## [Short exercise]
Extract the full set of records that follows, word for word.

**** Stored rows ****

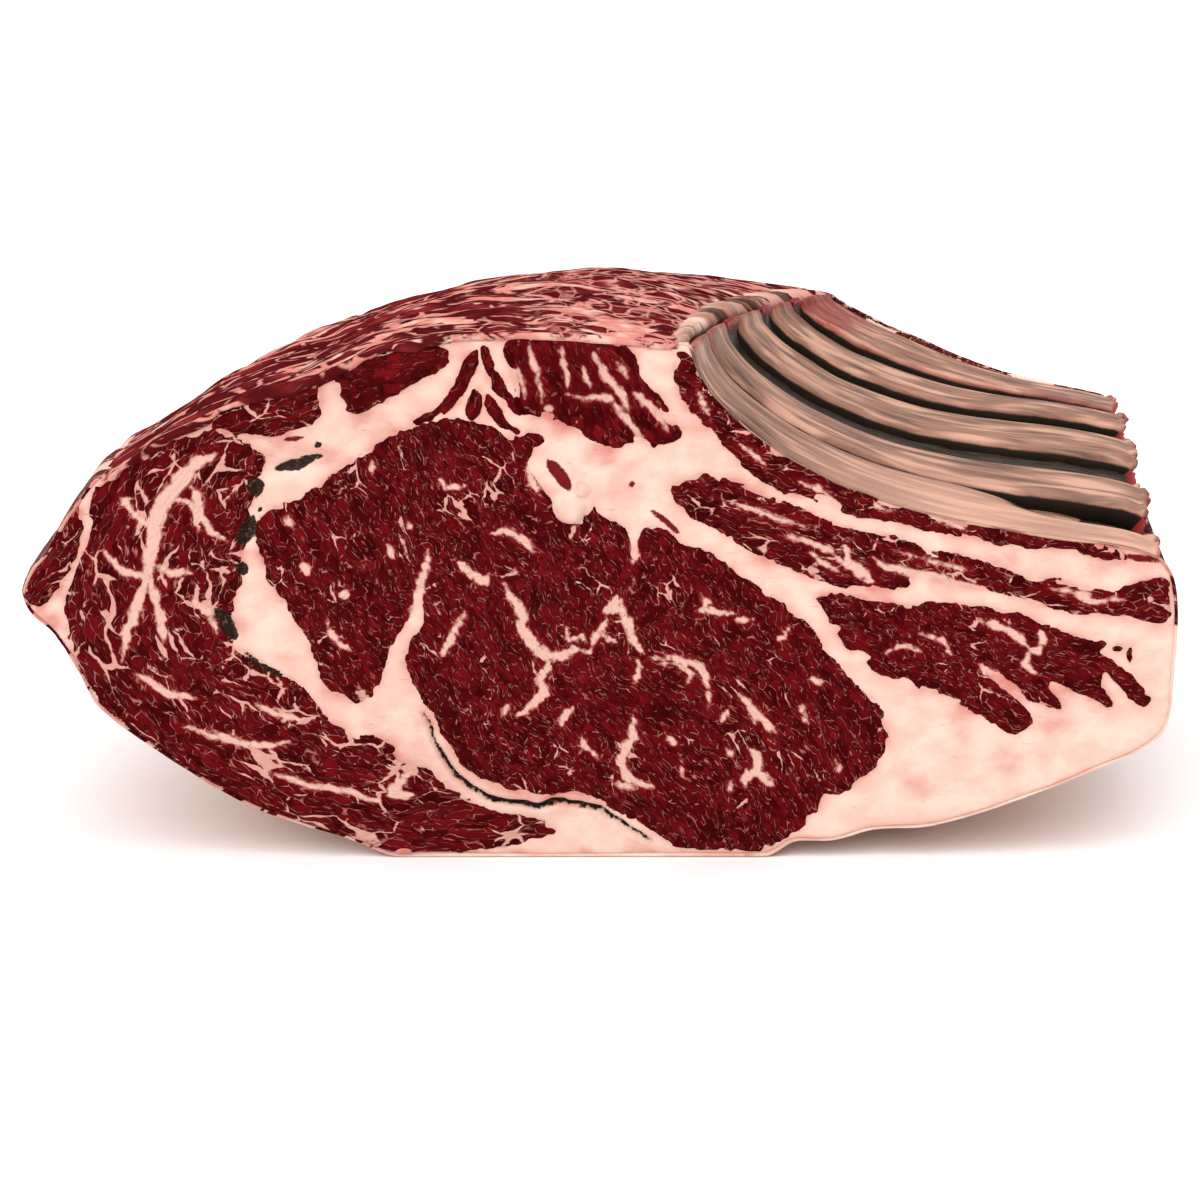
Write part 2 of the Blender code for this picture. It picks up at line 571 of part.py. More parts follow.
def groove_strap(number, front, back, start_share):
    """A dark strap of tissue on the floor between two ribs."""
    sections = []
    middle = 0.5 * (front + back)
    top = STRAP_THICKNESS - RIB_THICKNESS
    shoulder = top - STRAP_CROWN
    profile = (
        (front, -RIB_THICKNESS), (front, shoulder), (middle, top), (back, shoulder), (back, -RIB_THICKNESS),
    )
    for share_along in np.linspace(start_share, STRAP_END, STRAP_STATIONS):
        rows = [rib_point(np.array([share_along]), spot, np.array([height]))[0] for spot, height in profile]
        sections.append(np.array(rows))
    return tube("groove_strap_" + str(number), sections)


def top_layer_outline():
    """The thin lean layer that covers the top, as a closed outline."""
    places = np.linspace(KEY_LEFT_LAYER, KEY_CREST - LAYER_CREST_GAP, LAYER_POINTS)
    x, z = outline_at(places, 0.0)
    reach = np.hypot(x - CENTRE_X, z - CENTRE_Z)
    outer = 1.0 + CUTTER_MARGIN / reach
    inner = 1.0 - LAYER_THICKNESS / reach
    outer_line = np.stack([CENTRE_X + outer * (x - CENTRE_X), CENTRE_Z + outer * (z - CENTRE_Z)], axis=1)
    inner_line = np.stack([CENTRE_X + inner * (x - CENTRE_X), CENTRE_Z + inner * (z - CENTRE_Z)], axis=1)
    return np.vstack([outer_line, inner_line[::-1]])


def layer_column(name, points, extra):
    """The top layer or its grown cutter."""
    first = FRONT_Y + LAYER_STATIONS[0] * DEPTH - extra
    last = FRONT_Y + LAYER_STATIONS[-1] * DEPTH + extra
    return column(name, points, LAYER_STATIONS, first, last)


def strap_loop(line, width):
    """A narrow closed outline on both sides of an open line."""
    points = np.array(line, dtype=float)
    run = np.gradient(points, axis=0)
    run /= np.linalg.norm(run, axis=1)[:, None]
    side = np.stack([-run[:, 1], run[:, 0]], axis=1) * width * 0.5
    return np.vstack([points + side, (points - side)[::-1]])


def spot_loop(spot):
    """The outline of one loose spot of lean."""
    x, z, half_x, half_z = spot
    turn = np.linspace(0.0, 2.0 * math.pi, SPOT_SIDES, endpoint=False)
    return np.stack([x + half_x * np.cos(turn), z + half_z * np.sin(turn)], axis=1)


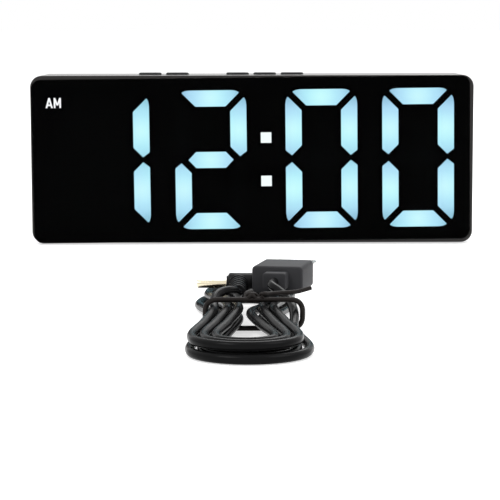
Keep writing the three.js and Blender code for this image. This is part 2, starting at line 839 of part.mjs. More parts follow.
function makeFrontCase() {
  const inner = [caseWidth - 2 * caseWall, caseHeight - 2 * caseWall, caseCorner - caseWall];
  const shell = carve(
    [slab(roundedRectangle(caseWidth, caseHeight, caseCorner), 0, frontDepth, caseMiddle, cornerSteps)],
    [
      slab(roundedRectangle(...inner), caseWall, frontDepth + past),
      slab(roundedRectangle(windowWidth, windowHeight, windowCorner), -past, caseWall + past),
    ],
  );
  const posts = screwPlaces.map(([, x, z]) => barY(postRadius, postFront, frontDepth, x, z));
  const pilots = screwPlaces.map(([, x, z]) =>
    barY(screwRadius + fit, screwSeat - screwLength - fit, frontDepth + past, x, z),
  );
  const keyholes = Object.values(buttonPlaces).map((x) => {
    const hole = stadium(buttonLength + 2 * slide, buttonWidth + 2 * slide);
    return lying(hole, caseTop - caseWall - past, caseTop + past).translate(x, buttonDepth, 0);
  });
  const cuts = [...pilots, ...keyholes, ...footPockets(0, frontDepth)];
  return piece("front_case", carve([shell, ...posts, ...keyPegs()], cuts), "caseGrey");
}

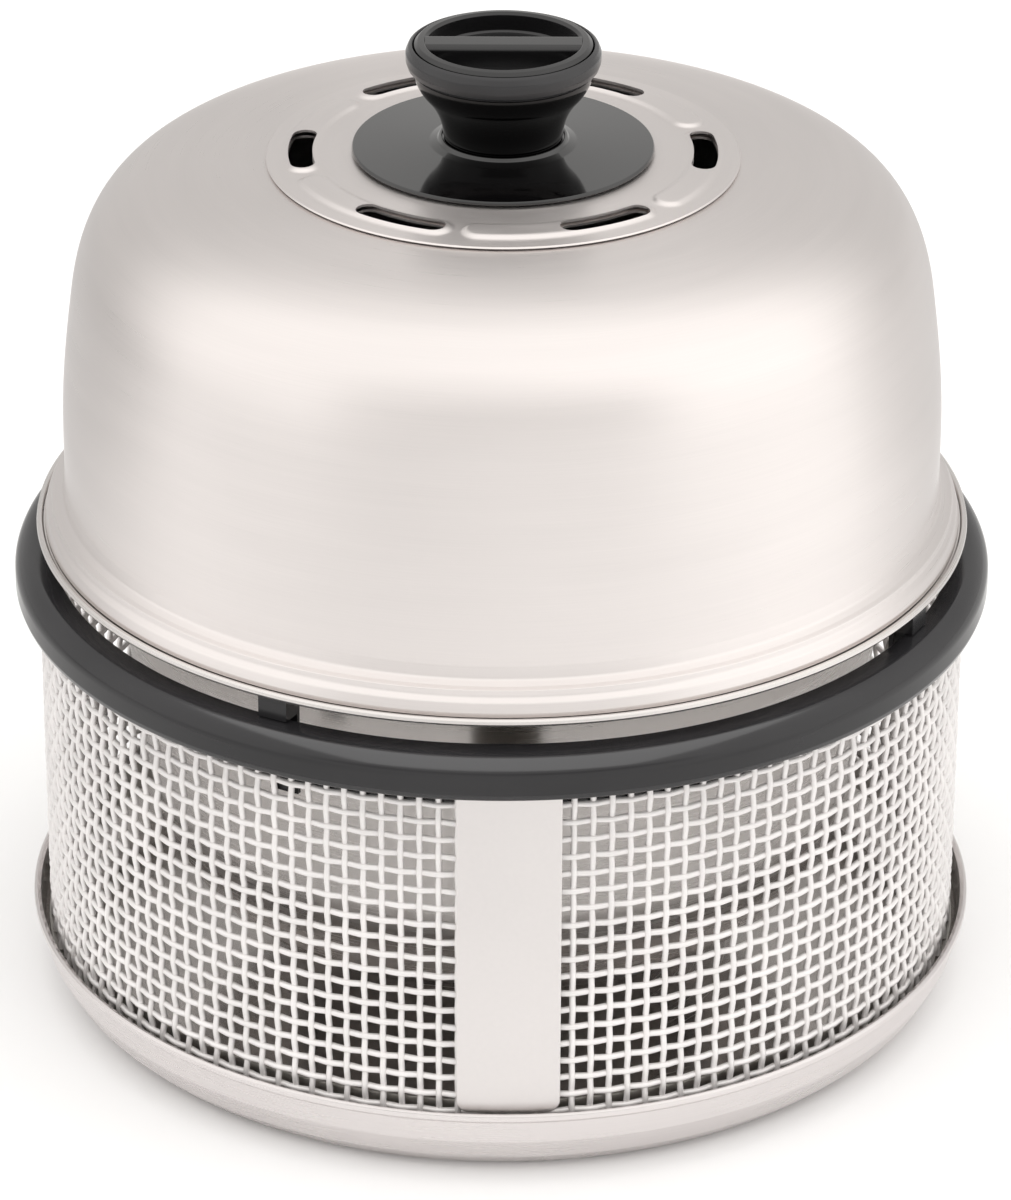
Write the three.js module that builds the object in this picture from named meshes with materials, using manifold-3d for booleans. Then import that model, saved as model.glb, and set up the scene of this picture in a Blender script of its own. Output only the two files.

****

## [Answer to the problem]
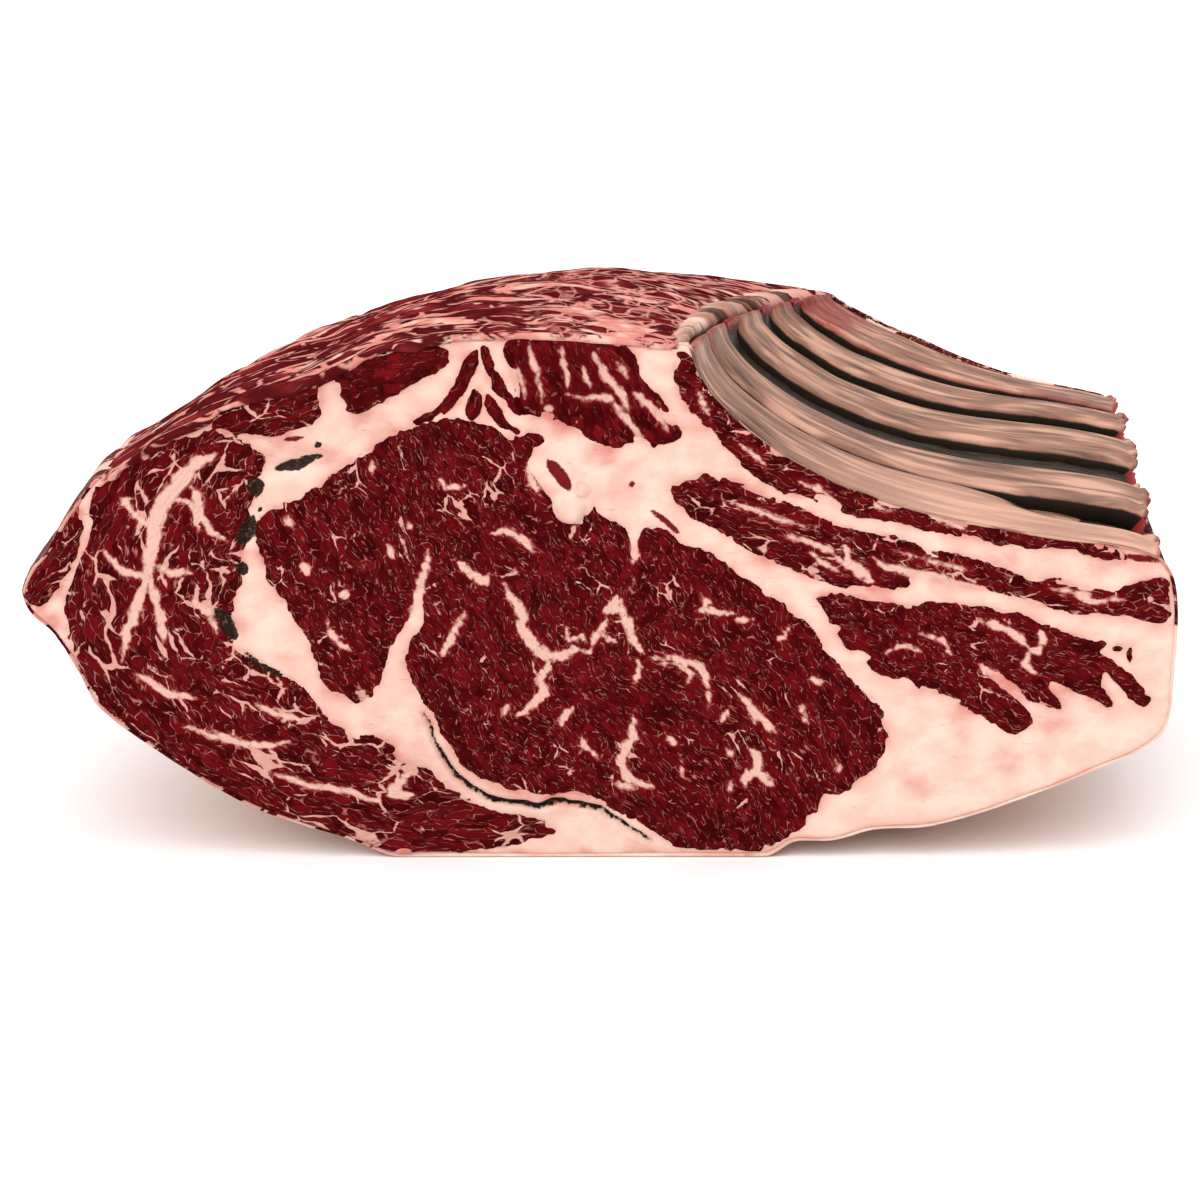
Write part 2 of the Blender code for this picture. It picks up at line 571 of part.py. More parts follow.
def groove_strap(number, front, back, start_share):
    """A dark strap of tissue on the floor between two ribs."""
    sections = []
    middle = 0.5 * (front + back)
    top = STRAP_THICKNESS - RIB_THICKNESS
    shoulder = top - STRAP_CROWN
    profile = (
        (front, -RIB_THICKNESS), (front, shoulder), (middle, top), (back, shoulder), (back, -RIB_THICKNESS),
    )
    for share_along in np.linspace(start_share, STRAP_END, STRAP_STATIONS):
        rows = [rib_point(np.array([share_along]), spot, np.array([height]))[0] for spot, height in profile]
        sections.append(np.array(rows))
    return tube("groove_strap_" + str(number), sections)


def top_layer_outline():
    """The thin lean layer that covers the top, as a closed outline."""
    places = np.linspace(KEY_LEFT_LAYER, KEY_CREST - LAYER_CREST_GAP, LAYER_POINTS)
    x, z = outline_at(places, 0.0)
    reach = np.hypot(x - CENTRE_X, z - CENTRE_Z)
    outer = 1.0 + CUTTER_MARGIN / reach
    inner = 1.0 - LAYER_THICKNESS / reach
    outer_line = np.stack([CENTRE_X + outer * (x - CENTRE_X), CENTRE_Z + outer * (z - CENTRE_Z)], axis=1)
    inner_line = np.stack([CENTRE_X + inner * (x - CENTRE_X), CENTRE_Z + inner * (z - CENTRE_Z)], axis=1)
    return np.vstack([outer_line, inner_line[::-1]])


def layer_column(name, points, extra):
    """The top layer or its grown cutter."""
    first = FRONT_Y + LAYER_STATIONS[0] * DEPTH - extra
    last = FRONT_Y + LAYER_STATIONS[-1] * DEPTH + extra
    return column(name, points, LAYER_STATIONS, first, last)


def strap_loop(line, width):
    """A narrow closed outline on both sides of an open line."""
    points = np.array(line, dtype=float)
    run = np.gradient(points, axis=0)
    run /= np.linalg.norm(run, axis=1)[:, None]
    side = np.stack([-run[:, 1], run[:, 0]], axis=1) * width * 0.5
    return np.vstack([points + side, (points - side)[::-1]])


def spot_loop(spot):
    """The outline of one loose spot of lean."""
    x, z, half_x, half_z = spot
    turn = np.linspace(0.0, 2.0 * math.pi, SPOT_SIDES, endpoint=False)
    return np.stack([x + half_x * np.cos(turn), z + half_z * np.sin(turn)], axis=1)


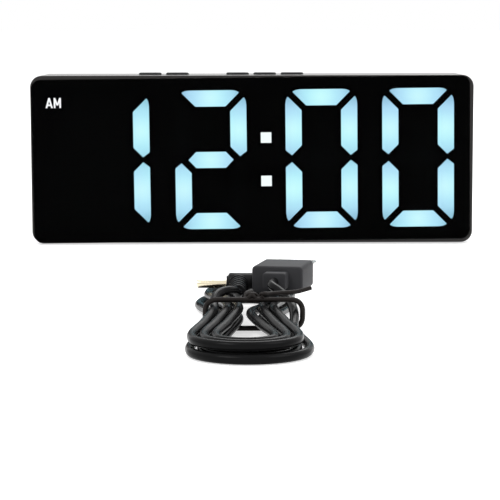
Keep writing the three.js and Blender code for this image. This is part 2, starting at line 839 of part.mjs. More parts follow.
function makeFrontCase() {
  const inner = [caseWidth - 2 * caseWall, caseHeight - 2 * caseWall, caseCorner - caseWall];
  const shell = carve(
    [slab(roundedRectangle(caseWidth, caseHeight, caseCorner), 0, frontDepth, caseMiddle, cornerSteps)],
    [
      slab(roundedRectangle(...inner), caseWall, frontDepth + past),
      slab(roundedRectangle(windowWidth, windowHeight, windowCorner), -past, caseWall + past),
    ],
  );
  const posts = screwPlaces.map(([, x, z]) => barY(postRadius, postFront, frontDepth, x, z));
  const pilots = screwPlaces.map(([, x, z]) =>
    barY(screwRadius + fit, screwSeat - screwLength - fit, frontDepth + past, x, z),
  );
  const keyholes = Object.values(buttonPlaces).map((x) => {
    const hole = stadium(buttonLength + 2 * slide, buttonWidth + 2 * slide);
    return lying(hole, caseTop - caseWall - past, caseTop + past).translate(x, buttonDepth, 0);
  });
  const cuts = [...pilots, ...keyholes, ...footPockets(0, frontDepth)];
  return piece("front_case", carve([shell, ...posts, ...keyPegs()], cuts), "caseGrey");
}

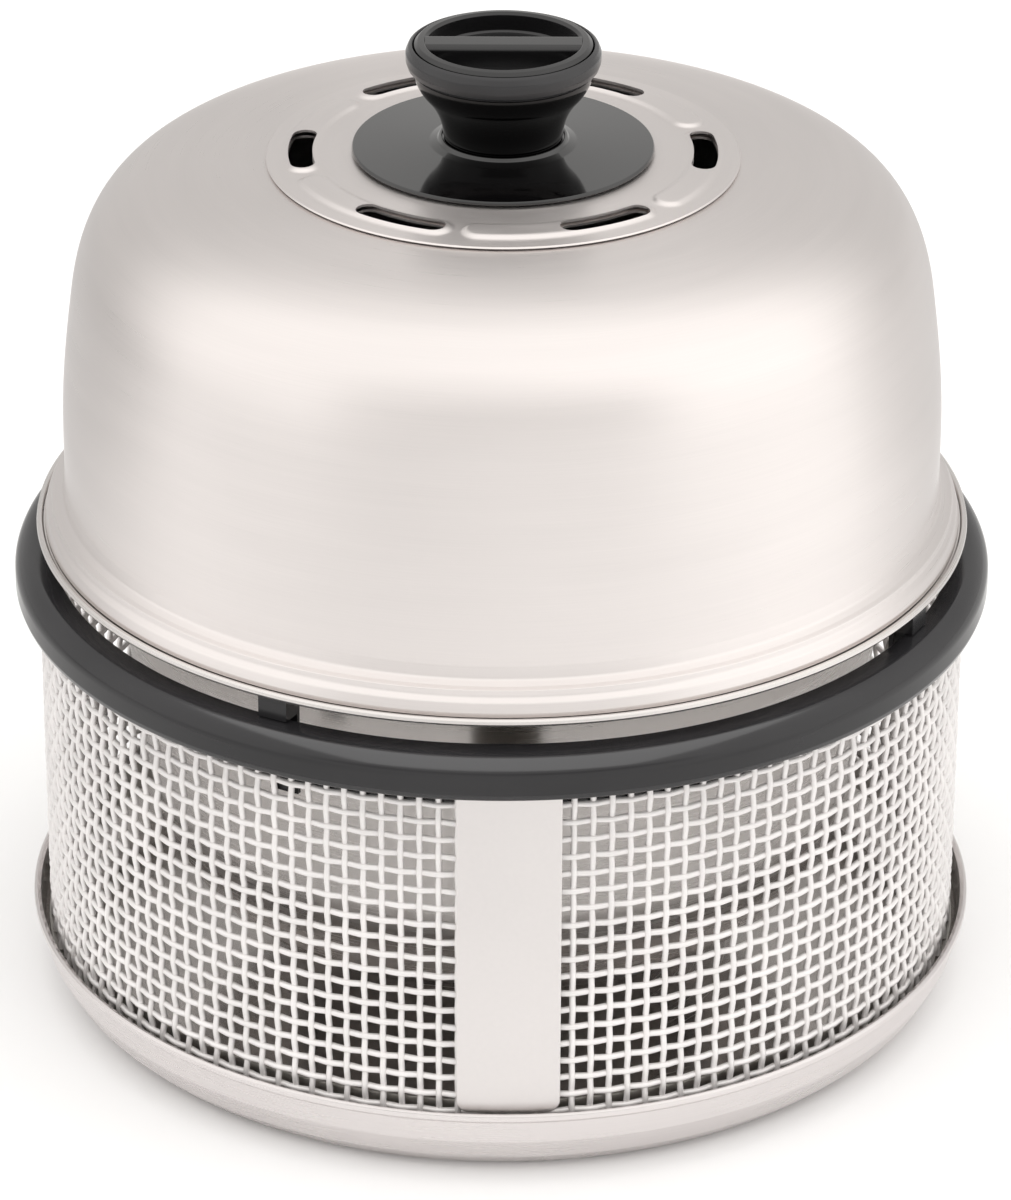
Write the three.js module that builds the object in this picture from named meshes with materials, using manifold-3d for booleans. Then import that model, saved as model.glb, and set up the scene of this picture in a Blender script of its own. Output only the two files.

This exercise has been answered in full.